The core graduate faculty came to form the graduate program in the late 1960s and brought with them their most talented doctoral students. The late Geoffrey Barraclough, a pioneer in world history, and the late Frank Manuel, a master in the history of science and religious thought, figure among the eminent early faculty.

Then and now candidates for the Ph.D. program find it appealing because of the enormous versatility in method and diversity of conceptual approach. In close contact with a wide-ranging and distinguished faculty, they develop expertise in medieval, early modern or modern European history. Current faculty include: Silvia Arrom (Latin America, women's history); Rudolph Binion (culture and thought, psycho-history); Gregory Freeze (Russia and Germany, social history); Mark Hulliung (History of Ideas, political history); Paul Jankowski (modern European and French history); William Kapelle (medieval history); Alice A. Kelikian (Italy, social history); Antony Polonsky (Poland, East European Jewry); John E. Schrecker (East Asian history, Sino-Western relations); Govind Sreenivasan (Germany, early modern Europe); Ibrahim Sundiata (Africa, slavery, the African diaspora).

The comparative history program gives students a broad understanding of historical developments and fosters the ability to make cross-cultural comparisons. The thematic approach is central to the process. The Brandeis history faculty is exceptionally diverse in its interests and offers the student a variety of approaches to the past, such as the study of political structure, social relations and institutions, women and the family, war and diplomacy, psychohistory, culture, or thought. Each student will read widely on two topical areas, and in the process learn what developments were unique and which ones were comparable over time and space.

Finally, students will take an outside field beyond the areas of their qualifying examinations. This may be in another area of history such as Asia, Jewish history, or the history of science. It may also be in related programs such as anthropology, economics, English and American literature, literary studies, Near Eastern and Judaic studies, politics, or sociology.

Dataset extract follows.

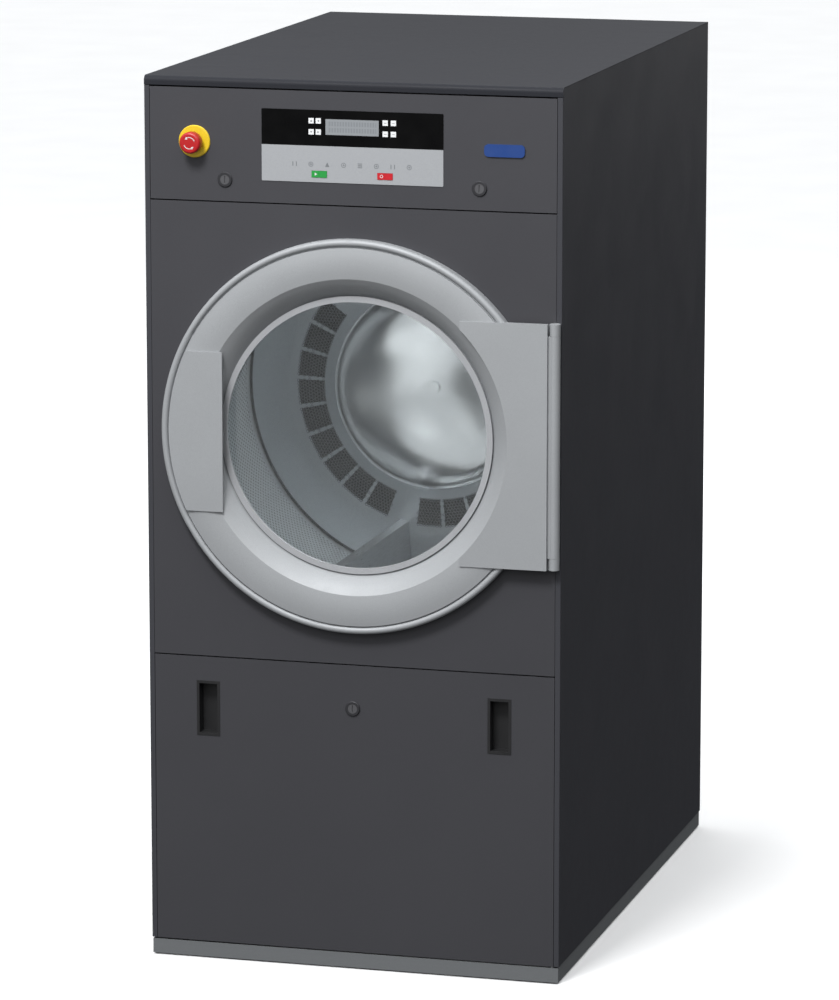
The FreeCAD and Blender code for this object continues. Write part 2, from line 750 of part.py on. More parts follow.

The program is designed to prepare students for the competitive academic environment of the next decade. It trains them in methods of historical research and equips them to teach a broad range of subjects. On a deeper level, comparative history fosters intellectual flexibility and interdisciplinary skills that can be creatively employed inside and outside academia.

A small, select student body will work in close cooperation with the faculty. Most instruction will take place in seminars specifically designed for graduate students or in individual conferences with faculty advisors. From the beginning, the curriculum will help students prepare for their qualifying examinations and guide them toward eventual dissertation research.

During the first year, students must prepare a major research paper on a topic chosen in consultation with the principal advisor. The paper may be comparative in research (involving two or more symmetrical case studies), or it may focus upon a single case (with that research informed by a reading of secondary literature on similar cases). The paper constitutes the major intellectual enterprise of the first year, and students devote one-quarter of their time to it. Students must also enroll in HIST 210a (Historical Research: Methods and New Departures). During their first two years of residence, students must also enroll in comparative history seminars that treat significant problems in a comparative perspective and introduce students to the methods and issues of comparative history. European specialists will also enroll in two introductory graduate colloquia, which cover the early modern and modern periods. Finally, before they may take the qualifying examination, all students must complete a tutorial or other work focusing on a part of the world geographically or chronologically removed from their principal area of specialization with a view to gaining a comparative perspective on their major research interest.

Students specializing in European history are expected to have a general mastery of a major and a minor field of history, either medieval, early modern (1450-1750), or modern (1750-present). Students specializing in non-European history will present a major and minor field approved by the executive committee. Two faculty members examine in the major field; one faculty member shall examine for the minor field. First- and second-year colloquia shall provide the basic groundwork for field preparation. By the beginning of the fourth semester the student must submit a working orals bibliography, which will serve as the basis for the qualifying exam, to be administered by the end of the fourth semester. The exact delimitation of the major and minor fields is to be made by the student and examiners, with the formal approval of the chair of the Comparative History Program.

Students should normally plan to complete all work for the doctorate, including the dissertation, within eight years after entering the program; prolongation of study past the eighth year takes place on a case-by-case basis.

Our placement record compares well with the best in the country, and our alumni have pursued prominent careers out of all proportion to their small numbers. Graduates from the Program in Comparative History with distinguished records of publication include: Robert Aldrich (University of Sydney); Elazar Barkan (Claremont Graduate University); Ruth Ben-Ghiat (New York University); James Cronin (Boston College); Maura Hametz (Old Dominion University); Susan Kingsley Kent (Associate Chancellor, University of Colorado at Boulder); Raffael Scheck (Colby College); and Deborah Valenze (Barnard College).